Il existe des milliards de puces, appelées également des semi-conducteurs, qui sont utilisées dans un nombre déterminant de domaines qui façonnent le monde contemporain – téléphones mobiles ou ordinateurs, voitures ou informatique du Cloud – ce qui fait d’elles le moteur de l’industrie technologique. Toutefois, les fabricants se trouvent démunis ne peuvent plus faire grand-chose si les approvisionnements en puces ne sont pas suffisants.
« Les puces et les semi-conducteurs sont, pour le monde numérique, ce qu’est le carburant pour le monde de l’industrie », commente David Perlmutter, ancien haut-responsable au sein d’Intel Corp. qui, au cours de 34 années de carrière passées chez ce géant américain de la technologie, a aidé à développer certains produits phares de la firme et notamment l’architecture du processeur Intel Pentium et du processeur Centrino Mobile.
« Il y a des centaines de puces aujourd’hui dans votre voiture », ajoute Perlmutter au cours d’un entretien téléphonique. « Les fabricants d’automobiles expliquent aujourd’hui qu’ils sont obligés de revoir à la baisse leur production en raison d’un manque d’approvisionnement en puces. Il y a dix ans, une telle pénurie n’aurait pas autant affecté les activités de l’industrie. Tout évolue, aujourd’hui, autour des capacité des semi-conducteurs. »
Même avant la pandémie, de nombreuses entreprises hi-tech avaient commencé à créer et à fabriquer leurs propres puces, cessant de déléguer ce travail à des sous-traitants comme TSMC, Intel et Samsung. Les puces personnalisées sont plus à même de servir leurs différents produits dans un contexte de concurrence accrue. Elles répondent aussi mieux aux exigences complexes de l’informatique basé sur l’intelligence artificielle lorsqu’elles sont amenées à prendre en charge des algorithmes d’apprentissage automatique ou qu’elles traitent des images.
« La complexité de chacune de ces puces s’est renforcée d’une manière sans précédent », poursuit Perlmutter. « Quand j’ai rejoint Intel, en 1980, le nombre de composantes – ce qu’on appelle les transistors – dans le microprocesseur le plus avancé était de 30 000 à 40 000. Aujourd’hui, il y a 50 milliards de transistors dans chaque microprocesseur de pointe ».

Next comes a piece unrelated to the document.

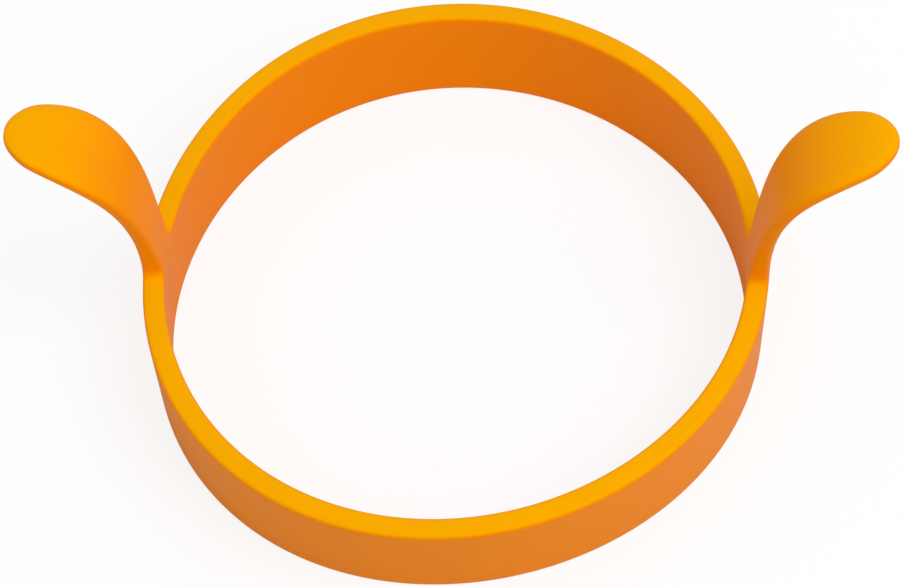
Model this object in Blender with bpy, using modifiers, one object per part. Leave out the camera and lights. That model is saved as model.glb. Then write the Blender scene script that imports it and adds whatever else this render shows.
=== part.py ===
"""A silicone egg ring: a low round band with two leaf-shaped lifting handles that bend at their necks.

Metres, +Z up. The origin is the centre of the base, on the pan, and the two handles lie along X.
"""

import math

import bmesh
import bpy

# The band, a wall turned about Z that leans out a little towards its rim
RIM_OUTER_RADIUS = 0.0500
WALL = 0.0034
BAND_HEIGHT = 0.0180
OUTER_DRAFT = 0.0011
INNER_DRAFT = 0.0006
RIM_ROUNDING = 0.0008
FOOT_ROUNDING = 0.0004
TURN_STEPS = 120
CORNER_STEPS = 4

# The neck that each handle bends at: a shoulder on the rim, a web above it, then the leaf
NECK_WIDTH = 0.0069
NECK_INSET = 0.0002
ROOT_DEPTH = 0.0015
ROOT_FILLET = 0.0022
FILLET_SINK = 0.0001
SHOULDER_HEIGHT = 0.0032
WEB_LENGTH = 0.0062
SEAM_GAP = 0.0003

# The leaf, whose middle line leaves the neck upright and curls outwards to a nearly level tip
LEAF_WIDTH = 0.0138
LEAF_WIDEST_AT = 0.0332
TIP_REACH = 0.0192
TIP_HEIGHT = 0.0334
TIP_SLOPE = math.radians(3.0)
LOWER_PULL = 0.0086
UPPER_PULL = 0.0110
TIP_THICKNESS = 0.0024
TIP_ROUNDING = 0.0100
EDGE_ROUNDING = 0.0009
CURL_STEPS = 22
FILLET_STEPS = 5
LAST_STEP_SHARE = 0.985

# Colours and finish, from the photograph, in linear light
BAND_COLOUR = (0.88, 0.37, 0.004, 1.0)
LEAF_COLOUR = (0.92, 0.40, 0.003, 1.0)
WEB_COLOUR = (0.70, 0.22, 0.010, 1.0)
SILICONE_ROUGHNESS = 0.45
SCREW_MERGE = 0.00001

# Where things come out, from the sizes above
RIM_INNER_RADIUS = RIM_OUTER_RADIUS - WALL
NECK_RADIUS = RIM_OUTER_RADIUS - WALL / 2
NECK_THICKNESS = WALL - 2 * NECK_INSET
SHOULDER_TOP = BAND_HEIGHT + SHOULDER_HEIGHT
WEB_BOTTOM = SHOULDER_TOP + SEAM_GAP
WEB_TOP = WEB_BOTTOM + WEB_LENGTH
LEAF_BOTTOM = WEB_TOP + SEAM_GAP
HINGE_HEIGHT = (WEB_BOTTOM + WEB_TOP) / 2
SIDES = {"left": -1, "right": 1}


def clear_scene():
    for thing in list(bpy.data.objects):
        bpy.data.objects.remove(thing)


def new_collection(name):
    collection = bpy.data.collections.new(name)
    bpy.context.scene.collection.children.link(collection)
    return collection


def silicone(name, colour):
    """Cured silicone rubber in one colour."""
    material = bpy.data.materials.new(name)
    material.use_nodes = True
    shader = material.node_tree.nodes["Principled BSDF"]
    shader.inputs["Base Color"].default_value = colour
    shader.inputs["Roughness"].default_value = SILICONE_ROUGHNESS
    shader.inputs["Metallic"].default_value = 0
    return material


def new_object(name, mesh, collection, material):
    piece = bpy.data.objects.new(name, mesh)
    mesh.materials.append(material)
    collection.objects.link(piece)
    return piece


def rounded(corners, radii):
    """The outline through these corners, each rounded by its radius."""
    points = []
    for index, (x, y) in enumerate(corners):
        ways = []
        for beside in (corners[index - 1], corners[(index + 1) % len(corners)]):
            length = math.hypot(beside[0] - x, beside[1] - y)
            ways.append(((beside[0] - x) / length, (beside[1] - y) / length))
        (ax, ay), (bx, by) = ways
        for step in range(CORNER_STEPS + 1):
            turn = step / CORNER_STEPS * math.pi / 2
            back, on = radii[index] * (1 - math.sin(turn)), radii[index] * (1 - math.cos(turn))
            points.append((x + ax * back + bx * on, y + ay * back + by * on))
    return points


def turned_band(collection, material):
    """The wall: its outline runs down the outside, in along the foot, and up the inside."""
    corners = [
        (RIM_OUTER_RADIUS, BAND_HEIGHT),
        (RIM_OUTER_RADIUS - OUTER_DRAFT, 0),
        (RIM_INNER_RADIUS - INNER_DRAFT, 0),
        (RIM_INNER_RADIUS, BAND_HEIGHT),
    ]
    outline = rounded(corners, [RIM_ROUNDING, FOOT_ROUNDING, FOOT_ROUNDING, RIM_ROUNDING])
    mesh = bpy.data.meshes.new("ring_band")
    edges = [(index, (index + 1) % len(outline)) for index in range(len(outline))]
    mesh.from_pydata([(radius, 0, height) for radius, height in outline], edges, [])
    band = new_object("ring_band", mesh, collection, material)
    turn = band.modifiers.new("turn about the middle", "SCREW")
    turn.steps = turn.render_steps = TURN_STEPS
    turn.use_merge_vertices = True
    turn.merge_threshold = SCREW_MERGE
    turn.use_smooth_shade = True
    return band


def half_width(along):
    """Half the width this far along the middle line above the rim, without the fillet at the root."""
    share = min(max(along / LEAF_WIDEST_AT, 0), 1)
    ease = share * share * (3 - 2 * share)
    return (NECK_WIDTH + (LEAF_WIDTH - NECK_WIDTH) * ease) / 2


def root_flare(height):
    """What the fillet between the rim and the neck adds to the half width at this height."""
    above = min(max(height - (BAND_HEIGHT - FILLET_SINK), 0), ROOT_FILLET)
    return ROOT_FILLET - math.sqrt(ROOT_FILLET**2 - (ROOT_FILLET - above) ** 2)


def neck_stations(bottom, top):
    """Sections up the straight neck: (radius, height, lean, half width, thickness)."""
    heights = {bottom, top}
    for step in range(FILLET_STEPS + 1):
        rise = ROOT_FILLET * (1 - math.cos(step / FILLET_STEPS * math.pi / 2))
        heights.add(BAND_HEIGHT - FILLET_SINK + rise)
    return [
        (NECK_RADIUS, height, 0, half_width(height - BAND_HEIGHT) + root_flare(height), NECK_THICKNESS)
        for height in sorted(heights)
        if bottom <= height <= top
    ]


def bezier(points, share):
    """(place, direction) at this share of a cubic curve through the radius and height plane."""
    rest = 1 - share
    place_shares = (rest**3, 3 * rest * rest * share, 3 * rest * share * share, share**3)
    way_shares = (rest * rest, 2 * rest * share, share * share)
    place = [sum(part * point[axis] for part, point in zip(place_shares, points)) for axis in (0, 1)]
    steps = [(b[0] - a[0], b[1] - a[1]) for a, b in zip(points, points[1:])]
    way = [sum(part * step[axis] for part, step in zip(way_shares, steps)) for axis in (0, 1)]
    return place, way


def leaf_stations():
    """Sections along the leaf, closest together where its tip is rounded."""
    tip = (NECK_RADIUS + TIP_REACH, BAND_HEIGHT + TIP_HEIGHT)
    points = [
        (NECK_RADIUS, LEAF_BOTTOM),
        (NECK_RADIUS, LEAF_BOTTOM + LOWER_PULL),
        (tip[0] - UPPER_PULL * math.cos(TIP_SLOPE), tip[1] - UPPER_PULL * math.sin(TIP_SLOPE)),
        tip,
    ]
    middle = [bezier(points, math.sin(step / CURL_STEPS * math.pi / 2)) for step in range(CURL_STEPS + 1)]
    lengths = [LEAF_BOTTOM - BAND_HEIGHT]
    for (before, _), (here, _) in zip(middle, middle[1:]):
        lengths.append(lengths[-1] + math.dist(before, here))
    stations = []
    for (place, way), along in zip(middle, lengths):
        share = (along - lengths[0]) / (lengths[-1] - lengths[0])
        thickness = NECK_THICKNESS + (TIP_THICKNESS - NECK_THICKNESS) * share
        left = lengths[-1] - along
        width_share = min(max(1 - left / TIP_ROUNDING, 0), LAST_STEP_SHARE)
        edge_share = min(max(1 - left / (TIP_THICKNESS / 2), 0), LAST_STEP_SHARE)
        stations.append(
            (
                place[0],
                place[1],
                math.atan2(way[0], way[1]),
                half_width(along) * math.sqrt(1 - width_share**2),
                thickness * math.sqrt(1 - edge_share**2),
            )
        )
    return stations


def section(station, side):
    """The rounded cross-section at one station, bowed to the band's own curve."""
    radius, height, lean, half, thickness = station
    corners = [
        (half, thickness / 2),
        (-half, thickness / 2),
        (-half, -thickness / 2),
        (half, -thickness / 2),
    ]
    rounding = min(EDGE_ROUNDING, half * LAST_STEP_SHARE, thickness / 2 * LAST_STEP_SHARE)
    points = []
    for across, out in rounded(corners, [rounding] * len(corners)):
        bow = NECK_RADIUS - math.sqrt(NECK_RADIUS**2 - across**2)
        x = radius - bow + out * math.cos(lean)
        points.append((side * x, across, height - out * math.sin(lean)))
    return points


def loft(name, stations, side, collection, material):
    """One closed skin through all the sections, with a flat cap at both ends."""
    built = bmesh.new()
    rings = [[built.verts.new(point) for point in section(station, side)] for station in stations]
    for below, above in zip(rings, rings[1:]):
        for index in range(len(below)):
            after = (index + 1) % len(below)
            built.faces.new((below[index], below[after], above[after], above[index]))
    built.faces.new(reversed(rings[0]))
    built.faces.new(rings[-1])
    bmesh.ops.recalc_face_normals(built, faces=built.faces)
    mesh = bpy.data.meshes.new(name)
    built.to_mesh(mesh)
    built.free()
    mesh.shade_smooth()
    mesh.set_sharp_from_angle(angle=math.pi / 4)
    return new_object(name, mesh, collection, material)


def join_shoulder(band, side_name, side, cutters, material):
    """The fillet and stub that a neck grows from, made one with the band."""
    stations = neck_stations(BAND_HEIGHT - ROOT_DEPTH, SHOULDER_TOP)
    shoulder = loft(side_name + "_shoulder", stations, side, cutters, material)
    shoulder.hide_render = True
    shoulder.display_type = "WIRE"
    union = band.modifiers.new(side_name + " shoulder", "BOOLEAN")
    union.operation = "UNION"
    union.solver = "EXACT"
    union.object = shoulder


def hinge_at(name, side, collection):
    """An empty on the joint's axis, which a handle hangs from."""
    hinge = bpy.data.objects.new(name, None)
    hinge.location = (side * NECK_RADIUS, 0, HINGE_HEIGHT)
    hinge.empty_display_size = NECK_WIDTH
    collection.objects.link(hinge)
    return hinge


def build():
    clear_scene()
    parts = new_collection("egg_ring")
    cutters = new_collection("cutters")
    band_silicone = silicone("band_silicone", BAND_COLOUR)
    band = turned_band(parts, band_silicone)
    for side_name, side in SIDES.items():
        join_shoulder(band, side_name, side, cutters, band_silicone)
        web_silicone = silicone(side_name + "_web_silicone", WEB_COLOUR)
        loft(side_name + "_hinge_web", neck_stations(WEB_BOTTOM, WEB_TOP), side, parts, web_silicone)
        leaf_silicone = silicone(side_name + "_handle_silicone", LEAF_COLOUR)
        handle = loft(side_name + "_handle", leaf_stations(), side, parts, leaf_silicone)
        hinge = hinge_at(side_name + "_hinge", side, parts)
        bpy.context.view_layer.update()
        handle.parent = hinge
        handle.matrix_parent_inverse = hinge.matrix_world.inverted()


build()
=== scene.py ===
# %% [markdown]
# # A silicone egg ring
#
# The real object is one moulding of orange silicone rubber: a low round band that holds an egg
# while it sets in the pan, and two leaf-shaped handles that grow out of the band's rim and curl
# outwards, so that fingers can lift the hot ring. It is one thin sheet throughout, so it is made
# here the way a paper model is made: a flat pattern is drawn, and then rolled up.
#
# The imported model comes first. It says where the band, the necks and the leaves are, and its boxes
# give some of the sizes.

import math

import bmesh
import bpy
from mathutils import Matrix, Vector, geometry


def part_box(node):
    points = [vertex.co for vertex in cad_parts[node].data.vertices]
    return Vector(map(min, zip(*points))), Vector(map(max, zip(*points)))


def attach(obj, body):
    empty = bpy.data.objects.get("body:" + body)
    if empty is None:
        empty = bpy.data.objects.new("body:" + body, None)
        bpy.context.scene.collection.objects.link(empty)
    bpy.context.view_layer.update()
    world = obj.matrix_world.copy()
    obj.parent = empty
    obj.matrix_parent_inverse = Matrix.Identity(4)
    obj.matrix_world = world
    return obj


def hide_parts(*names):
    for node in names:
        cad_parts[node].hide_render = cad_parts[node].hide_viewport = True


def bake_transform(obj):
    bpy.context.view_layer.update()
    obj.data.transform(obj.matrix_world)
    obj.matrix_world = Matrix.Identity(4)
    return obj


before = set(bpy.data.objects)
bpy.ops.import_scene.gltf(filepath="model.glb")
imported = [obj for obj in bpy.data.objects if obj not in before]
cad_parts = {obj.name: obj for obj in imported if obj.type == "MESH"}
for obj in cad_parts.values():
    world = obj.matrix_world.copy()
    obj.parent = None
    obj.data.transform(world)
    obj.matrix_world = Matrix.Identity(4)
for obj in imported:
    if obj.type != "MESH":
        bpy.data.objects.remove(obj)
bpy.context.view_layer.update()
MM = 0.001

# %% [markdown]
# ## Sizes
#
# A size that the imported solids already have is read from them: the shoulders' height from the
# band, the bending neck from the handles' foot, and the reach of the tip. The sizes that a box
# can't tell, such as the wall and the slope of its two faces, are written here in millimetres.
#
# These are the sizes of a coarse cage that is smoothed later. Smoothing draws edges and ends in
# a little, so the leaf is slightly wider and longer here than the finished one.

# %% Sizes of the band
BAND_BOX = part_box("ring_band")
RIM_RADIUS = 50.0 * MM
WALL = 3.6 * MM
FOOT_WALL = 2.6 * MM
BAND_HEIGHT = 18.3 * MM
# How much further out the wall's middle lies at the rim than at the foot
WALL_LEAN = 0.75 * MM
MIDDLE_RADIUS = RIM_RADIUS - WALL / 2
print("middle of the wall at", round(MIDDLE_RADIUS / MM, 2), "mm")

# %% Sizes of the neck
LEAF_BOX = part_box("right_handle")
SHOULDER_TOP = BAND_BOX[1].z
NECK_TOP = LEAF_BOX[0].z
NECK_WALL = 3.3 * MM
NECK_HALF_WIDTH = 3.8 * MM
ROOT_HALF_WIDTH = 3.9 * MM
NECK_LEAN = math.atan(WALL_LEAN / BAND_HEIGHT)
print("neck from", round(SHOULDER_TOP / MM, 2), "to", round(NECK_TOP / MM, 2), "mm up")

# %% Sizes of the leaf
LEAF_HALF_WIDTH = 7.42 * MM
# How far up the sheet from the rim the leaf reaches its full width
LEAF_WIDEST_AT = 31.7 * MM
TIP_WALL = 2.3 * MM
# Smoothing and the ring's smaller radius draw the tip in by more than this
TIP_PAST_SOLID = 0.3 * MM
TIP_REACH = LEAF_BOX[1].x + TIP_PAST_SOLID
TIP_HEIGHT = 51.35 * MM
TIP_SLOPE = math.radians(11.5)
TIP_ROUNDING = 13.8 * MM
# How far the leaf's curved line is pulled straight on from the rim, and back from the tip
LOWER_PULL = 20.9 * MM
UPPER_PULL = 14.2 * MM
print("tip", round(TIP_REACH / MM, 2), "mm out and", round(TIP_HEIGHT / MM, 2), "mm up")

# %% [markdown]
# ## The camera
#
# The photograph was taken from a little over half a metre away with a long lens, looking down at
# 58 degrees, so the ring is seen as a wide oval. The camera first looks straight at the middle of
# the foot. Then it pans, tilts and rolls by small angles, because the picture is not quite level.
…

Les prouesses israéliennes ne s’observent pas dans la fabrication des puces mais majoritairement dans leur création, explique-t-il. « Le développement de la R&D d’une puce est probablement la tâche la plus compliquée au monde. Le niveau de complexité est énorme, et ce sont des projets réunissant des centaines de personnes utilisant des outils informatiques pour les programmer et des ordinateurs géants pour effectuer des simulations ».
Avec les puces, « on touche au point névralgique le plus important du monde numérique », s’exclame-t-il.
Ce glissement vers l’informatique basée sur le Cloud et l’utilisation de plus en plus forte de l’intelligence artificielle donne une nouvelle impulsion au secteur, alors même que de nouvelles puces doivent être créées et développées pour permettre l’accélération du traitement de quantités énormes de données.
Former des ingénieurs nécessite de nombreuses années et même après obtention de leur diplôme, il faut encore plusieurs années pour « comprendre pleinement la complexité » de la création de puces, continue Perlmutter.
Les géants technologiques ont très bien compris que toutes les activités basées sur l’intelligence artificielle et sur le Cloud reposaient sur les puces. Ils estiment également qu’ils « trouveront les meilleurs talents en Israël », note-t-il.